EXERCISE DESCRIPTION:
Locate the line bearing "body = octagon_bar() & turned_blank()" in the material below, then reproduce it and each following line up to and including the line bearing "world = obj.matrix_world.copy()".

DATA SEGMENT:
* start *
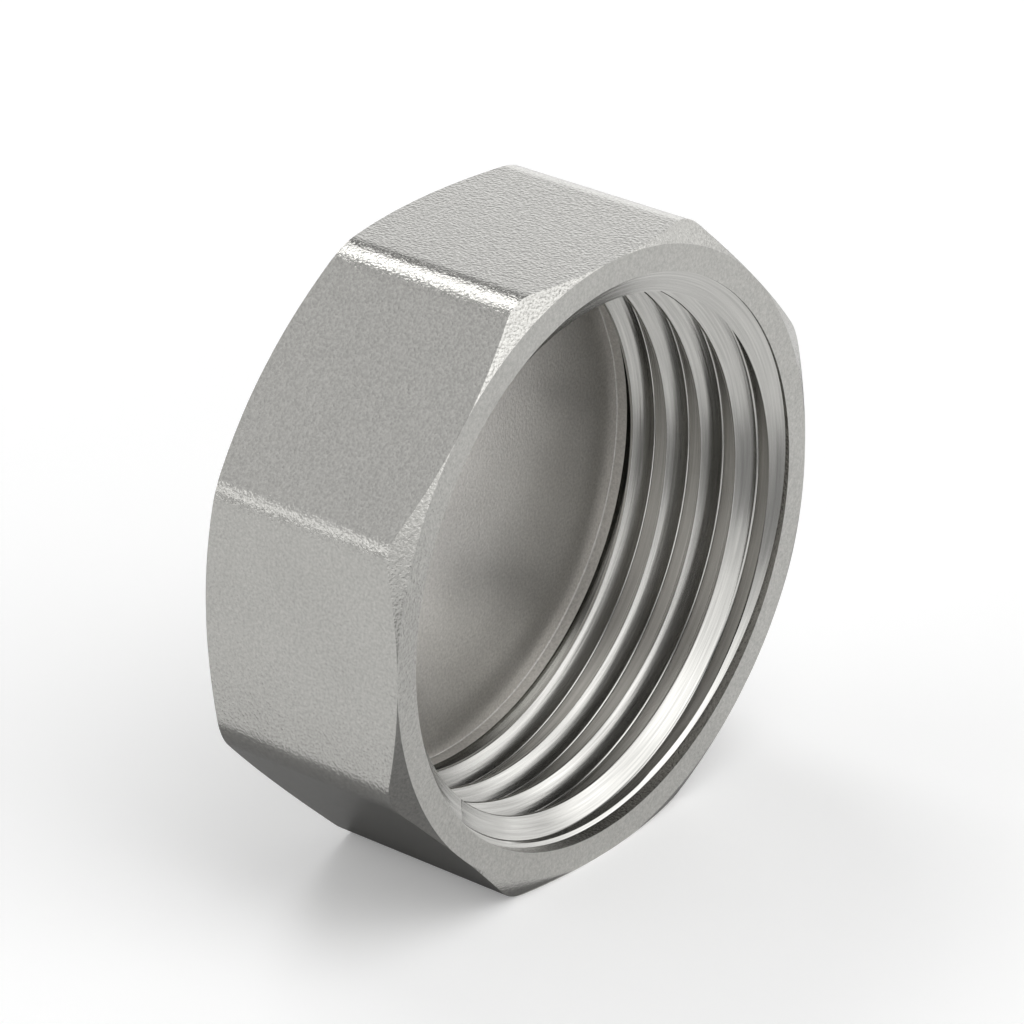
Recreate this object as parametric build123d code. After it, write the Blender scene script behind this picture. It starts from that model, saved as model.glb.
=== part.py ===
from build123d import *
import math
import os

# Octagonal blind cap with an internal left-hand thread, in millimetres.
# The cap lies on one of its eight flats, as it comes to rest on a bench.
# X runs along the thread axis and the open mouth faces +X.
# The origin is under the middle of the cap, on the surface that it lies on.
# Depths are measured from the mouth face, along the thread axis.

# Outer body
ACROSS_FLATS = 30.0
BODY_LENGTH = 11.1
CORNER_RADIUS = 2.4
END_FACE_MARGIN = 0.01
CHAMFER_ANGLE = 30.0

# Thread, cut as one helical groove into a plain bore, with this much wall left between its root and a flat
WALL_AT_FLATS = 1.5
THREAD_HEIGHT = 1.0
PITCH = 2.034
FLANK_ANGLE = 30.0
CREST_FLAT = 0.6
FIRST_CREST_DEPTH = 0.28

# Mouth: a cast rim and a turned countersink that is a little off its centre
MOUTH_CLEARANCE = 0.23
RIM_DEPTH = 0.43
COUNTERSINK_HALF_ANGLE = 60.0
COUNTERSINK_OFFSET = 0.554
OFFSET_DIRECTION = -130.0

# Closed end: the floor and a short recess between it and the thread
FLOOR_THICKNESS = 1.5
RECESS_LENGTH = 0.6
UNDERCUT = 0.4
FLOOR_BEVEL = 0.4

FLATS = 8
AXIS_HEIGHT = ACROSS_FLATS / 2
MOUTH_X = BODY_LENGTH / 2
END_FACE_RADIUS = ACROSS_FLATS / 2 + END_FACE_MARGIN
ROOT_RADIUS = ACROSS_FLATS / 2 - WALL_AT_FLATS
CREST_RADIUS = ROOT_RADIUS - THREAD_HEIGHT
MOUTH_RADIUS = ROOT_RADIUS + MOUTH_CLEARANCE
FLOOR_DEPTH = BODY_LENGTH - FLOOR_THICKNESS
THREAD_END = FLOOR_DEPTH - RECESS_LENGTH


def corner_to_corner():
    """Distance across two opposite sharp corners of the octagon."""
    return ACROSS_FLATS / math.cos(math.pi / FLATS)


def cross_plane(depth):
    """Plane square to the thread axis at a depth behind the mouth face, facing into the cap."""
    return Plane(origin=(MOUTH_X - depth, 0, AXIS_HEIGHT), x_dir=(0, 1, 0), z_dir=(-1, 0, 0))


def revolved(profile):
    """Solid turned about the thread axis from (depth, radius) points."""
    # drawn below the axis, so that the seam of each turned face lies where the helix starts
    points = [(MOUTH_X - depth, 0, AXIS_HEIGHT - radius) for depth, radius in profile]
    outline = Polyline(*points, close=True)
    return revolve(make_face(outline), Axis((0, 0, AXIS_HEIGHT), (1, 0, 0)), 360)


def round_bar(start, end, radius):
    """Plain round bar on the thread axis between two depths."""
    return revolved([(start, 0), (start, radius), (end, radius), (end, 0)])


def octagon_bar():
    """Bar with eight flats and rounded corners, as long as the cap."""
    half_flat = 180 / FLATS
    with BuildPart() as bar:
        with BuildSketch(cross_plane(0)):
            RegularPolygon(corner_to_corner() / 2, FLATS, rotation=half_flat)
        extrude(amount=BODY_LENGTH)
        corners = bar.edges().filter_by(Axis.X)
        fillet(corners, CORNER_RADIUS)
    return bar.part


def turned_blank():
    """Round blank with both ends turned to a cone, which bevels the octagon's corners."""
    outer_radius = corner_to_corner() / 2
    bevel_length = (outer_radius - END_FACE_RADIUS) * math.tan(math.radians(CHAMFER_ANGLE))
    profile = [
        (0, 0),
        (0, END_FACE_RADIUS),
        (bevel_length, outer_radius),
        (BODY_LENGTH - bevel_length, outer_radius),
        (BODY_LENGTH, END_FACE_RADIUS),
        (BODY_LENGTH, 0),
    ]
    return revolved(profile)


def mouth():
    """Hollow of the mouth: where the round rim and the off-centre countersink are both open."""
    slope = math.tan(math.radians(COUNTERSINK_HALF_ANGLE))
    wide_radius = MOUTH_RADIUS + RIM_DEPTH * slope
    tip_depth = wide_radius / slope
    direction = math.radians(OFFSET_DIRECTION)
    offset = Pos(0, COUNTERSINK_OFFSET * math.cos(direction), COUNTERSINK_OFFSET * math.sin(direction))
    countersink = offset * revolved([(0, 0), (0, wide_radius), (tip_depth, 0)])
    return countersink & round_bar(0, THREAD_END, MOUTH_RADIUS)


def bore():
    """Plain bore at the thread's crests."""
    return round_bar(0, THREAD_END, CREST_RADIUS)


def thread_groove():
    """Helical groove with sloped sides and a flat root, which leaves the thread standing in the bore."""
    slope = math.tan(math.radians(FLANK_ANGLE))
    # the section reaches a little inside the crests, so that no face of it lies on the bore
    overlap = CREST_FLAT / 4
    crest_half = (PITCH - CREST_FLAT) / 2 + overlap * slope
    root_half = crest_half - (overlap + THREAD_HEIGHT) * slope
    # the helix starts below the axis and outside the mouth, midway between two crests
    start = FIRST_CREST_DEPTH - PITCH * 3 / 4
    turns = (THREAD_END - start) / PITCH + 1 / 2
    helix = Helix(
        PITCH,
        PITCH * turns,
        CREST_RADIUS,
        center=(MOUTH_X - start, 0, AXIS_HEIGHT),
        direction=(-1, 0, 0),
        lefthand=True,
    )
    with BuildSketch(Plane(origin=helix @ 0, x_dir=(0, 0, -1), z_dir=helix % 0)) as section:
        with BuildLine():
            Polyline(
                (-overlap, -crest_half),
                (THREAD_HEIGHT, -root_half),
                (THREAD_HEIGHT, root_half),
                (-overlap, crest_half),
                close=True,
            )
        make_face()
    groove = sweep(section.sketch, path=helix, is_frenet=True)
    return groove & round_bar(0, THREAD_END, MOUTH_RADIUS)


def closed_end():
    """Hollow behind the thread, a little wider than the crests, with a bevelled corner at the floor."""
    radius = CREST_RADIUS + UNDERCUT
    profile = [
        (THREAD_END, 0),
        (THREAD_END, radius),
        (FLOOR_DEPTH - FLOOR_BEVEL, radius),
        (FLOOR_DEPTH, radius - FLOOR_BEVEL),
        (FLOOR_DEPTH, 0),
    ]
    return revolved(profile)


def cap():
    """The whole cap, one casting with a cut thread."""
    body = octagon_bar() & turned_blank()
    return body - mouth() - bore() - closed_end() - thread_groove()


os.makedirs("parts", exist_ok=True)
export_step(cap(), "parts/cap.step")
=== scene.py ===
import math

import bmesh
import bpy
import numpy as np
from mathutils import Matrix, Vector


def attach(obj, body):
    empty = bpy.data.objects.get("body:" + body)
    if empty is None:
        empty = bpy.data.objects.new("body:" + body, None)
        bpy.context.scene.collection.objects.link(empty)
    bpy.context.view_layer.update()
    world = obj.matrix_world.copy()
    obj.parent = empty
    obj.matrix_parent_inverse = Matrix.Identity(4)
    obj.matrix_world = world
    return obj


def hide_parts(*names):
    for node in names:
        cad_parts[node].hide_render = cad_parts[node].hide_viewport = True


# Octagonal blind cap with an internal left-hand thread. X runs along the thread axis and the open
# mouth faces +X. The cap's sizes are in millimetres, and MM turns them into metres. Depth is
# measured from the mouth face. Angles run round the axis from +Y towards +Z.
MM = 0.001

# Outer body
ACROSS_FLATS = 30.0
BODY_LENGTH = 11.1
CORNER_RADIUS = 2.4
END_FACE_RADIUS = 15.01
CHAMFER_SLOPE = math.tan(math.radians(30.0))
FLATS = 8
AXIS_HEIGHT = ACROSS_FLATS / 2
MOUTH_X = BODY_LENGTH / 2

# Mouth: a round cast rim, and a turned countersink that is a little off its centre, so that the rim
# is deeper on one side. The slope is the loss of radius per depth
MOUTH_RADIUS = 13.73
RIM_DEPTH = 0.43
RIM_RUNOUT = 0.32
RUNOUT_ANGLE = -130.0
CONE_SLOPE = 1.732

# Thread. HAND is 1 for a right-hand thread, and the phase is the depth of a crest at angle 0
CREST_RADIUS = 12.5
ROOT_RADIUS = 13.5
PITCH = 2.034
HAND = -1
FLANK_ANGLE = 30.0
CREST_FLAT = 0.15
CREST_ROUND = 0.06
ROOT_ROUND = 0.15
THREAD_PHASE = 0.26
THREAD_END = 9.0

# Closed end
RECESS_RADIUS = 12.9
FLOOR_DEPTH = 9.6
FLOOR_ROUND = 0.08

# The mesh has one section of the cap per column. Its rows lie at these radii and depths, with the
# cone's rows measured from the rim's lower edge
COLUMNS = 672
BACK_RADII = [1.0, 3.0, 6.0, 9.0, 12.0, 14.0]
SIDE_ROWS = 8
CONE_ROWS = [0.1, 0.2, 0.3, 0.4, 0.5, 0.6, 0.7]
FLOOR_RADII = [12.0, 11.0, 10.0, 9.0, 8.0, 7.0, 6.0, 5.0, 4.0, 3.0, 2.0, 1.0]
THREAD_ROUND_STEPS = 5
FLOOR_ROUND_STEPS = 6

# A bevel has rows of its own from this length on, and the cone where it is this much the wider
LEAST_BEVEL = 0.002
LEAST_CONE = 0.01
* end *
EXPECTED ANSWER:
    body = octagon_bar() & turned_blank()
    return body - mouth() - bore() - closed_end() - thread_groove()


os.makedirs("parts", exist_ok=True)
export_step(cap(), "parts/cap.step")
=== scene.py ===
import math

import bmesh
import bpy
import numpy as np
from mathutils import Matrix, Vector


def attach(obj, body):
    empty = bpy.data.objects.get("body:" + body)
    if empty is None:
        empty = bpy.data.objects.new("body:" + body, None)
        bpy.context.scene.collection.objects.link(empty)
    bpy.context.view_layer.update()
    world = obj.matrix_world.copy()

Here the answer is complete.